Buenos Aires
Buenos Aires: The City That Runs on Beef and Late Evenings
Buenos Aires restaurants start filling around 9pm. The theatre curtain goes up at 10pm. The milonga (tango hall) doesn’t warm up until midnight. If you fight this schedule you will eat in an empty restaurant at 7:30pm, feel profoundly alone, and wonder what you’re missing. If you accept it, you discover a city that treats the evening as the main event rather than an appendage to the day.
Buenos Aires is one of the largest cities in Latin America, the product of massive European immigration between 1880 and 1930. Italian, Spanish, and Jewish communities built most of what the old centre looks like today; the Italianate architecture on Corrientes, the Spanish-style courtyards in San Telmo, the Art Nouveau apartment buildings in Palermo are all legible traces of specific waves of arrival. The result is a city that reads as European in its bones but functions on South American time and passion.
Where to Spend Your Time
Recoleta Cemetery is one of the best cemeteries in the world for anyone interested in architecture, funerary monuments, or the compressed social history of a city’s elite. The mausoleums run from neo-Gothic to neo-Baroque to Art Deco, many with original ironwork and stained glass. Eva Perón is buried here, in the Duarte family tomb, after a decade of political exile of her remains following the 1955 coup. Finding the tomb requires some navigation; the cemetery is genuinely maze-like.
Teatro Colón is among the five or six finest opera houses in the world by any acoustic or architectural measure. The 1908 horseshoe auditorium has ceiling frescoes, 2,478 seats across seven tiers, and acoustics regularly tested by the world’s best singers who confirm what audiences already know: the room is extraordinary. Guided tours of the backstage area run daily for around ARS 3,000-5,000 (current Argentine peso prices fluctuate significantly; check on arrival). Going to an actual performance is the correct option if the programme works.
San Telmo is the oldest neighbourhood in Buenos Aires, with colonial-era buildings and the Sunday Feria de San Telmo: a sprawling antiques and craft market along Defensa Street that fills four or five blocks with silverwork, vintage books, leather goods, and tango demonstrations that range from purely touristic to genuinely skilled. The best tango dancers are not in the tourist restaurants; they’re in the streets here and in the milongas of Almagro and Boedo.

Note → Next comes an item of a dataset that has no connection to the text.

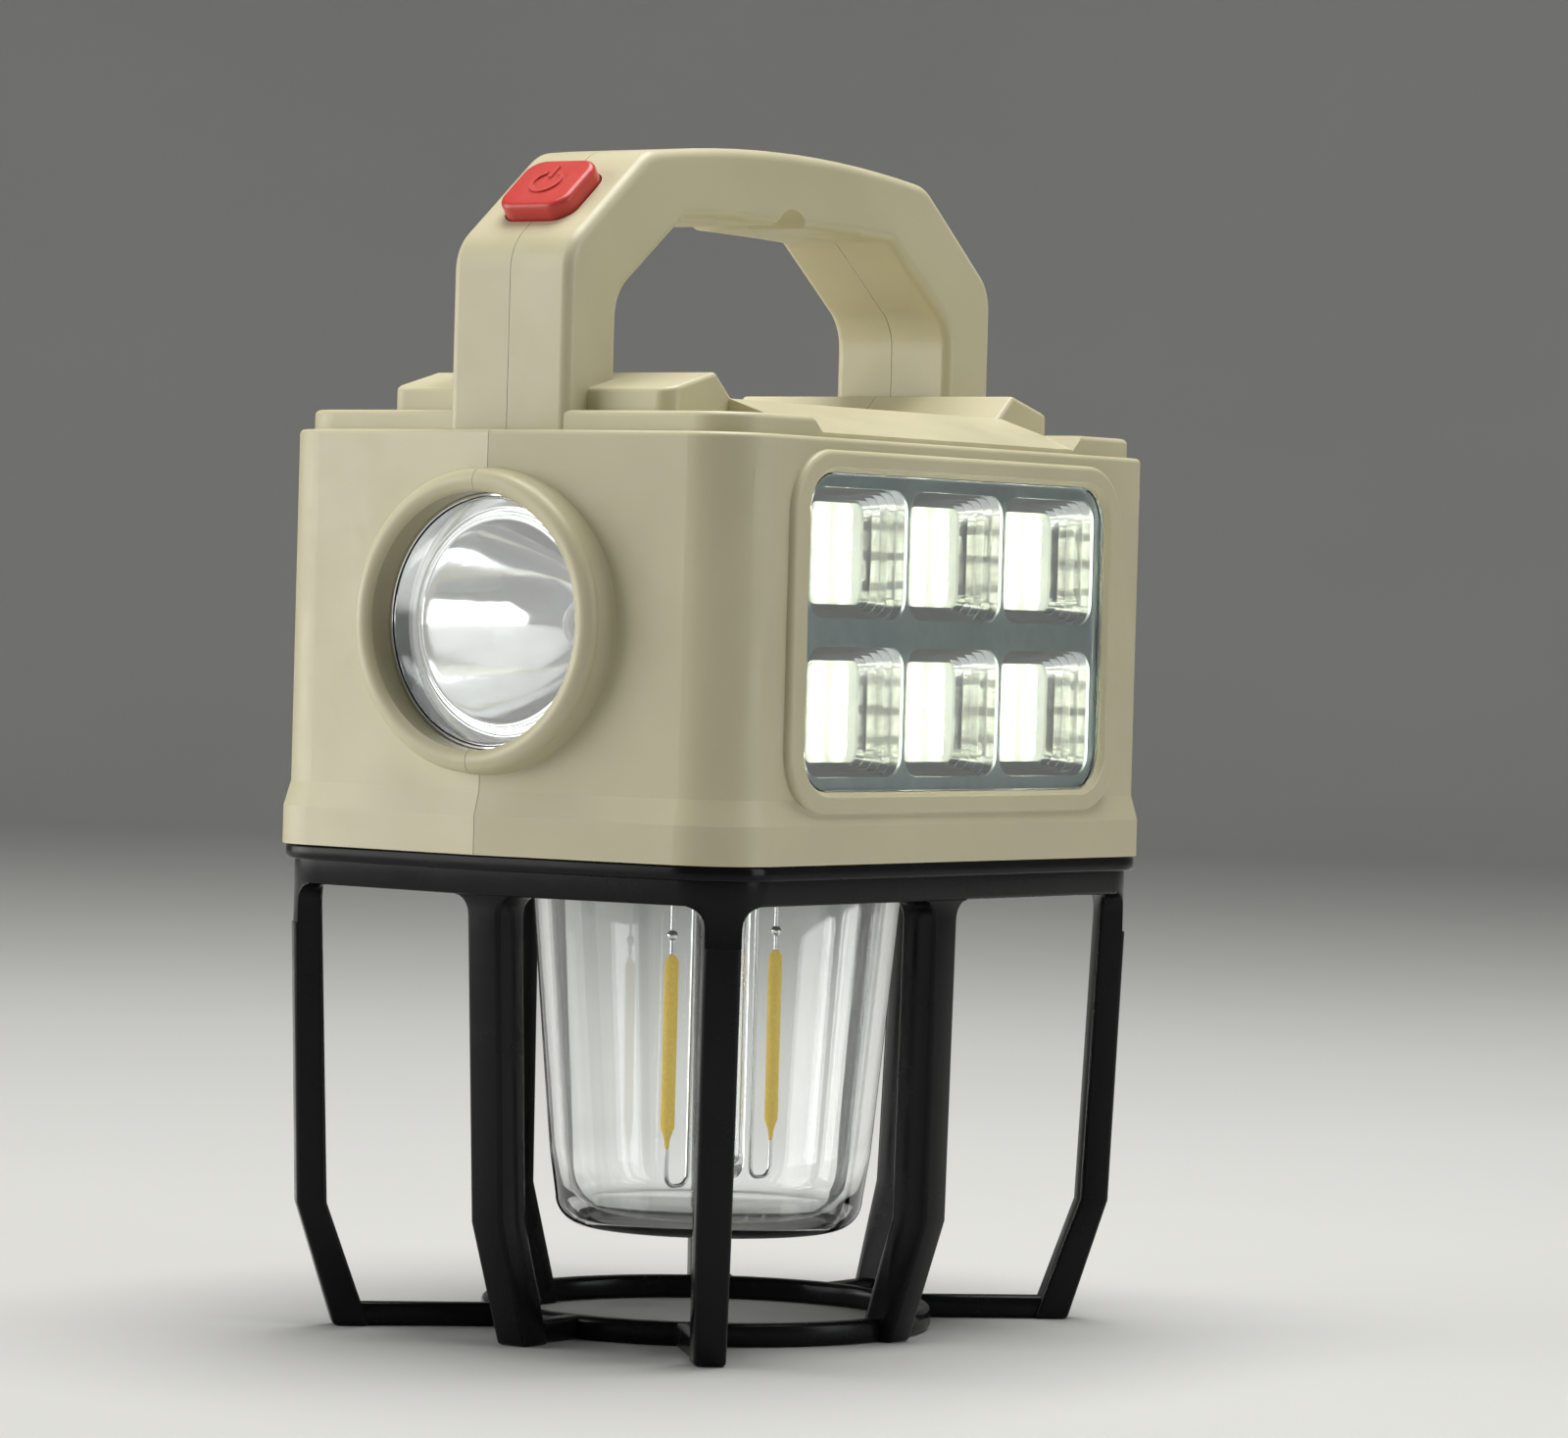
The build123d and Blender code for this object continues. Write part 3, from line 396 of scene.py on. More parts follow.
class Bench:
    """One material's node tree, with short ways to add and link nodes."""

    def __init__(self, name: str) -> None:
        """Start a material with a Principled shader and its object coordinates.

        Args:
            name: the material's name.
        """
        self.material = bpy.data.materials.new(name)
        self.material.use_nodes = True
        self.tree = self.material.node_tree
        self.shader = self.tree.nodes["Principled BSDF"]
        self.place = self.tree.nodes.new("ShaderNodeTexCoord").outputs["Object"]

    def set(self, **values: object) -> None:
        """Set the shader's own sockets; an underscore in a name stands for a space."""
        for name, value in values.items():
            self.shader.inputs[name.replace("_", " ")].default_value = value

    def node(
        self, kind: str, links: dict[str | int, object] | None = None, **settings: object
    ) -> bpy.types.Node:
        """Add a node.

        Args:
            kind: the node's type without "ShaderNode".
            links: what each of its inputs is linked to, or is set to.
            settings: its properties.

        Returns:
            The node.
        """
        made = self.tree.nodes.new("ShaderNode" + kind)
        for name, value in settings.items():
            setattr(made, name, value)
        for key, value in (links or {}).items():
            if isinstance(value, Socket):
                self.tree.links.new(value, made.inputs[key])
            else:
                made.inputs[key].default_value = value
        return made

    def noise(self, size: float, detail: float = 4.0, roughness: float = 0.55) -> Socket:
        """Noise in the piece's own space.

        Args:
            size: how wide its lumps are, in millimetres.
            detail: how many finer layers it has.
            roughness: how strong the finer layers are.

        Returns:
            The noise, mostly between 0.3 and 0.7.
        """
        made = self.node(
            "TexNoise",
            {"Vector": self.place, "Scale": 1 / (size * MM), "Detail": detail, "Roughness": roughness},
        )
        return made.outputs["Fac"]

    def ramp(self, value: Socket, low: float, high: float, out: Pair = (0.0, 1.0)) -> Socket:
        """Ease a value from one range to another, clamped at its ends.

        Args:
            value: what is mapped.
            low: the value that gives the first output.
            high: the value that gives the second output.
            out: the two outputs.

        Returns:
            The mapped value.
        """
        made = self.node(
            "MapRange",
            {"Value": value, "From Min": low, "From Max": high, "To Min": out[0], "To Max": out[1]},
            interpolation_type="SMOOTHSTEP",
        )
        return made.outputs["Result"]

    def maths(self, kind: str, a: object, b: object = 0.0) -> Socket:
        """A Math node of two values."""
        return self.node("Math", {0: a, 1: b}, operation=kind).outputs[0]

    def mix(self, share: object, a: object, b: object) -> Socket:
        """Mix two colours.

        Args:
            share: how much of the second there is, from 0 to 1.
            a: the first colour.
            b: the second colour.

        Returns:
            The mixed colour.
        """
        made = self.node("Mix", data_type="RGBA")
        for socket, value in ((made.inputs[0], share), (made.inputs[6], a), (made.inputs[7], b)):
            if isinstance(value, Socket):
                self.tree.links.new(value, socket)
            else:
                socket.default_value = value
        return made.outputs[2]

    def link(self, value: Socket, socket: str) -> None:
        """Link value to a socket of the shader."""
        self.tree.links.new(value, self.shader.inputs[socket])

    def bump(self, layers: Sequence[tuple[Socket, float]]) -> None:
        """Stack bumps on the shader's normal.

        Args:
            layers: each height with its depth in millimetres.
        """
        below = None
        for height, depth in layers:
            links: dict[str | int, object] = {"Height": height, "Distance": depth * MM, "Strength": 1.0}
            if below is not None:
                links["Normal"] = below
            below = self.node("Bump", links).outputs["Normal"]
        self.link(below, "Normal")

    def edges(self, radius: float) -> Socket:
        """How near a convex edge is: 0 on a flat face, up to 1 on an edge.

        Args:
            radius: how wide the edge band is, in millimetres; the plastics paint it lighter, partly as
                wear, partly as a painted highlight.

        Returns:
            The share.
        """
        rounded = self.node("Bevel", {"Radius": radius * MM}, samples=4).outputs["Normal"]
        flat = self.node("NewGeometry").outputs["Normal"]
        likeness = self.node("VectorMath", {0: rounded, 1: flat}, operation="DOT_PRODUCT").outputs["Value"]
        return self.ramp(likeness, 0.999, 0.93)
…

La Boca is more interesting than its reputation as a tourist trap suggests, but the tourist trap part is real. Caminito is the famous painted-house street and it is surrounded by overpriced restaurants. Walk one block away in any direction and the neighbourhood becomes genuinely rough. The Boca Juniors stadium (La Bombonera) is the dominant presence; a tour of the stadium complex tells you more about Argentine football culture than any restaurant conversation.
Food
The asado (Argentine barbecue) is the national institution. At a proper parrilla, the meal starts with chorizo and morcilla (blood sausage), moves to tira de asado (short rib), and ends with bife de chorizo (sirloin). Drink Malbec. The correct restaurant for this in Buenos Aires is the one where the floor has tiles, the tablecloths are paper, and a steady stream of regulars greet the owner when they arrive. Don Julio in Palermo is expensive but genuinely excellent. El Obrero in La Boca is the authentic working-class parrilla option.
Café Tortoni on Avenida de Mayo has been operating since 1858 and is the most famous cafe in Buenos Aires. It is also extremely crowded with tourists. The coffee is fine, the medialunas (Argentine croissants) are good, and the marble-and-mahogany interior is worth seeing. Go mid-morning on a weekday if you want to sit.
Getting Around
Buenos Aires has a good subway (Subte) covering the main areas. Taxis are yellow-black and metered; agree on the meter before starting, or use a rideshare app to avoid discussion. The city is large and the distances between neighbourhoods (Palermo to San Telmo, Recoleta to La Boca) are real.
Exchange Rate Note
Argentina has experienced significant inflation and a complex exchange rate situation in recent years. When you arrive, ask about the current best practices for currency exchange. The official rate and the informal rate have diverged significantly; tour operators and accommodation staff will explain the current situation. Bringing USD cash has consistently been advantageous for foreign visitors.